------ DATA EXCERPT ------

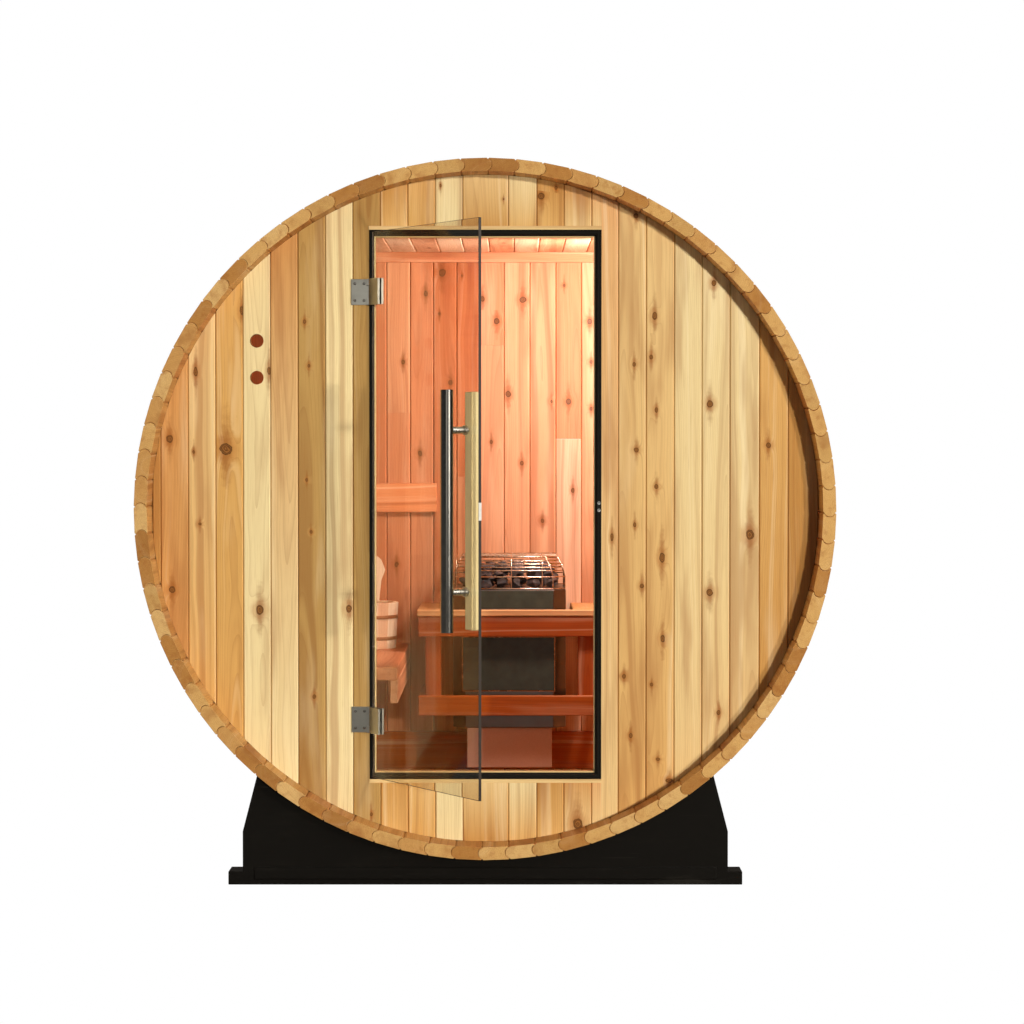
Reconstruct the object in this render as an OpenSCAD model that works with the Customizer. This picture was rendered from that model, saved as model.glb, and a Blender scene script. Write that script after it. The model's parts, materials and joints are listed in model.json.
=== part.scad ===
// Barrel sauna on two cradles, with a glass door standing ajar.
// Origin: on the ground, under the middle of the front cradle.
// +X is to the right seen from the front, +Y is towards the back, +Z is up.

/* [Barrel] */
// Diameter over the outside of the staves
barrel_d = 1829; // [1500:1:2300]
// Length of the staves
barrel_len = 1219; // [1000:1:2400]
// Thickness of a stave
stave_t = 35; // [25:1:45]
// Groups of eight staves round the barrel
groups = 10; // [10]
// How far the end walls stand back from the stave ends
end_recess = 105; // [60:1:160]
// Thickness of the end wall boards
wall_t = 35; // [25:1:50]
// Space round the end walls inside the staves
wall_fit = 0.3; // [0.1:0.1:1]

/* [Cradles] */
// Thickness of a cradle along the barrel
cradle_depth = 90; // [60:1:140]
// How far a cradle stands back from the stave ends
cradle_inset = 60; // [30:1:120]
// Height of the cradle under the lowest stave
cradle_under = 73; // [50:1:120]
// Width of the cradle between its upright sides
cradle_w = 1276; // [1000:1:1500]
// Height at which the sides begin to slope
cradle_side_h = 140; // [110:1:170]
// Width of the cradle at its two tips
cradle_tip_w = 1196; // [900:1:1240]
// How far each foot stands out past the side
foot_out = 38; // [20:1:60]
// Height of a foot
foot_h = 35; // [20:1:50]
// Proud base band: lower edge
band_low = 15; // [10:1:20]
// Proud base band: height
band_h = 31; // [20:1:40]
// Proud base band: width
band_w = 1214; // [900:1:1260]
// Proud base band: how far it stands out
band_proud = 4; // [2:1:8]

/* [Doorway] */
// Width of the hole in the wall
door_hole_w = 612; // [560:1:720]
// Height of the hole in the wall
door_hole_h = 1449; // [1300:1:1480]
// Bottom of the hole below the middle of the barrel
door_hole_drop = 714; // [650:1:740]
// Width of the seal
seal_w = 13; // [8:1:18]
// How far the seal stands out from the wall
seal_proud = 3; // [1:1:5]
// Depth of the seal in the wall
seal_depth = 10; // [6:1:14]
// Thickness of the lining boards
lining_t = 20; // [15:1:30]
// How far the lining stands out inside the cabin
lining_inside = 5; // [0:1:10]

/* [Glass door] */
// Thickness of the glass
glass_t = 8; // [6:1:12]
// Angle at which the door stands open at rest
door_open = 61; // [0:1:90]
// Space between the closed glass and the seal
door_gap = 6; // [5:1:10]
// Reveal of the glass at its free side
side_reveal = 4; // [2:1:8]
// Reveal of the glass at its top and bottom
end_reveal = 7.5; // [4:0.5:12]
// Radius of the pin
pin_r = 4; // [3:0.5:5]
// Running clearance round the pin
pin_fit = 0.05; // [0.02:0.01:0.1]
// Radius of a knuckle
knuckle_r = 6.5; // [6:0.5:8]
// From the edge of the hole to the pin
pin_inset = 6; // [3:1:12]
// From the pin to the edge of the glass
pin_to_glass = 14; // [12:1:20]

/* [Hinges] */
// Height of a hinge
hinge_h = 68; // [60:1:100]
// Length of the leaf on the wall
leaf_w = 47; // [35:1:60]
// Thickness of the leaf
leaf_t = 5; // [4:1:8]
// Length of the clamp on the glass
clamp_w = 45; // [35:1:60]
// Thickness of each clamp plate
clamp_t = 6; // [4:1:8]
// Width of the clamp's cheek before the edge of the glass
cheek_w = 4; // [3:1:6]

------

* THE PROBLEM:
Quote only the stretch of lines that starts the data above and ends with the line containing "band_proud = 4; // [2:1:8]", both included.

* IN RESPONSE:
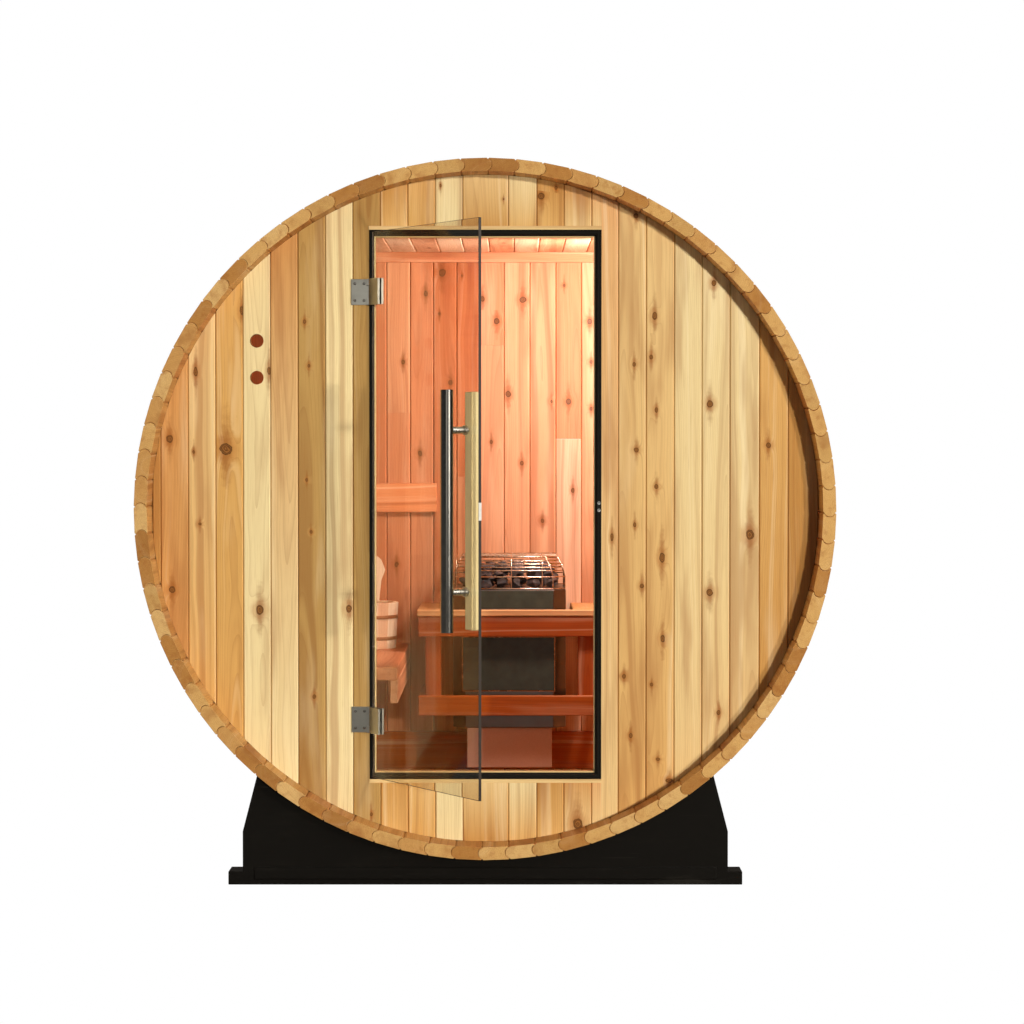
Reconstruct the object in this render as an OpenSCAD model that works with the Customizer. This picture was rendered from that model, saved as model.glb, and a Blender scene script. Write that script after it. The model's parts, materials and joints are listed in model.json.
=== part.scad ===
// Barrel sauna on two cradles, with a glass door standing ajar.
// Origin: on the ground, under the middle of the front cradle.
// +X is to the right seen from the front, +Y is towards the back, +Z is up.

/* [Barrel] */
// Diameter over the outside of the staves
barrel_d = 1829; // [1500:1:2300]
// Length of the staves
barrel_len = 1219; // [1000:1:2400]
// Thickness of a stave
stave_t = 35; // [25:1:45]
// Groups of eight staves round the barrel
groups = 10; // [10]
// How far the end walls stand back from the stave ends
end_recess = 105; // [60:1:160]
// Thickness of the end wall boards
wall_t = 35; // [25:1:50]
// Space round the end walls inside the staves
wall_fit = 0.3; // [0.1:0.1:1]

/* [Cradles] */
// Thickness of a cradle along the barrel
cradle_depth = 90; // [60:1:140]
// How far a cradle stands back from the stave ends
cradle_inset = 60; // [30:1:120]
// Height of the cradle under the lowest stave
cradle_under = 73; // [50:1:120]
// Width of the cradle between its upright sides
cradle_w = 1276; // [1000:1:1500]
// Height at which the sides begin to slope
cradle_side_h = 140; // [110:1:170]
// Width of the cradle at its two tips
cradle_tip_w = 1196; // [900:1:1240]
// How far each foot stands out past the side
foot_out = 38; // [20:1:60]
// Height of a foot
foot_h = 35; // [20:1:50]
// Proud base band: lower edge
band_low = 15; // [10:1:20]
// Proud base band: height
band_h = 31; // [20:1:40]
// Proud base band: width
band_w = 1214; // [900:1:1260]
// Proud base band: how far it stands out
band_proud = 4; // [2:1:8]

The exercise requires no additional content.